Moebius: 0.2B image inpainting model with 10B-level performance
Researchers from Huazhong University of Science and Technology have developed Moebius, an image inpainting model with only 0.2 billion parameters that achieves performance comparable to 10-billion-parameter models, significantly reducing computational cost while maintaining high-quality results.
Background
- **Moebius** is a new image inpainting model (0.2 billion parameters) that claims to match or exceed the performance of models 50× larger (10B parameters), such as the state-of-the-art **FLUX Fill** (by Black Forest Labs) or **Stable Diffusion 3.5** variants. Inpainting means reconstructing missing or removed parts of an image realistically.
- The paper comes from **HUST** (Huazhong University of Science and Technology) and **VILA Lab** — an academic computer vision group. They achieve this efficiency with a "mixture-of-experts" design where only a fraction of the model activates per inference.
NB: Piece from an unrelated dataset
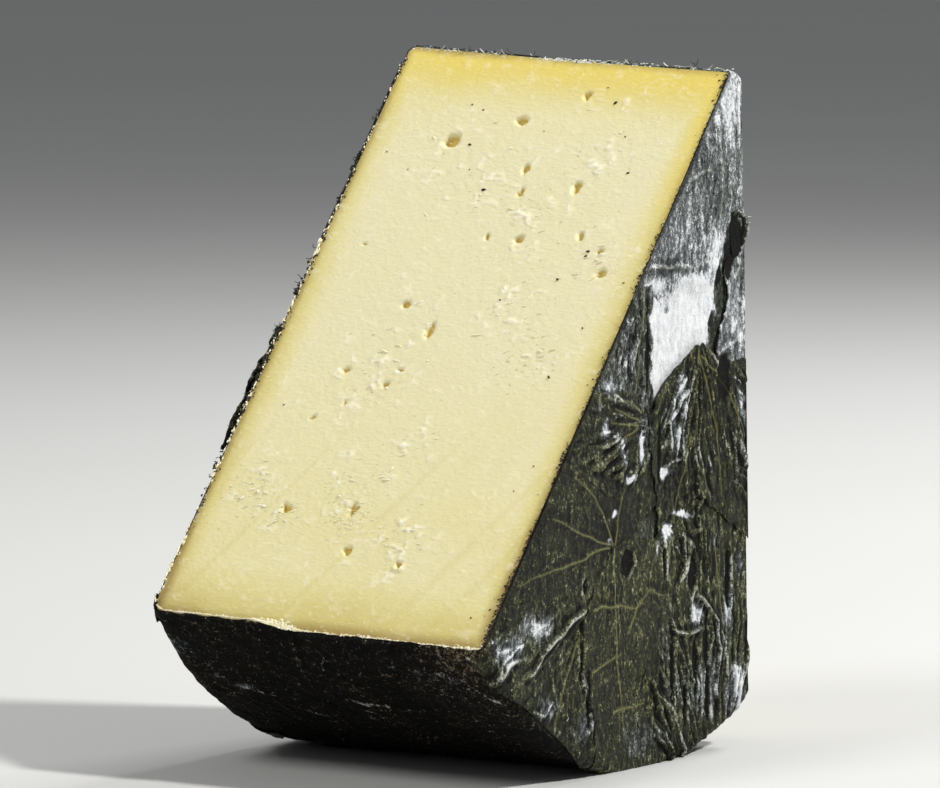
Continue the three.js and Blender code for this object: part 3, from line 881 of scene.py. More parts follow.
def pocket_dip(u, v, pockets, seed):
    """The hollows between leaves, which the finish paints dark as shade: 1 inside them."""
    dip = np.zeros(u.shape)
    ragged = 0.5 * fractal(u, 0.6 * v, 2.0, seed + 11, 3)
    for at_u, at_v, wide, tall in pockets:
        away = np.hypot((u - at_u) / wide, (v - at_v) / tall) + ragged
        dip = np.maximum(dip, smooth(1.2, 0.75, away))
    return dip


def leaf_relief(sheet, leaves, creases, pockets, seed):
    """Fills a sheet's map: height, openness, crest and glint, which the finish paints as light and
    shade.
    """
    u, v = sheet.u, sheet.v
    low = LEAF_REST + LEAF_SWELL * fractal(u, v, LEAF_SWELL_PITCH, seed, 2)
    folds = leaf_folds(u, v, leaves, seed)
    ridge, glint = crease_ridges(u, v, creases, seed)
    dip = pocket_dip(u, v, pockets, seed)
    for leaf in leaves:
        for line in leaf["veins"]:
            away, along = near_line(u, v, line, VEIN_REACH)
            vein = VEIN_HEIGHT * (1 - 0.6 * along) * smooth(0.8, 0.1, away)
            ridge = np.maximum(ridge, vein)
    height = low + np.maximum(folds, ridge) + 0.35 * np.minimum(folds, ridge)
    height = height * (1 - dip)
    around = blurred(height, round(CREST_REACH / sheet.step))
    # Painted shade and light: crest is the height above its surroundings, pushed far down in the
    # pockets, and the finish paints it dark in folds and hollows and light on crests.
    crest = (height - around) * CREST_GAIN - POCKET_PAINTED_SHADE * dip
    # Painted glint on the highest crests.
    shine = smooth(0.35, 0.9, crest) * smooth(0.05, 0.6, noise(u, v, 6, seed + 12))
    sheet.layers["height"] = height
    sheet.layers["open"] = 1 - dip
    sheet.layers["crest"] = np.clip(crest, -1, 1)
    sheet.layers["glint"] = np.maximum(glint, 0.6 * shine) * (1 - dip)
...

- The key innovation is a **"trident-shaped distillation"** strategy: training a small student model to mimic the inpainting behavior of a huge teacher model (likely FLUX Fill) on three parallel tasks (masked images, unmasked images, and a noising/denoising process).
- This matters because current high-quality inpainting requires massive models that are slow and expensive to run. Moebius suggests a path toward running professional-level image inpainting on consumer hardware (laptops, phones, or free-tier GPUs).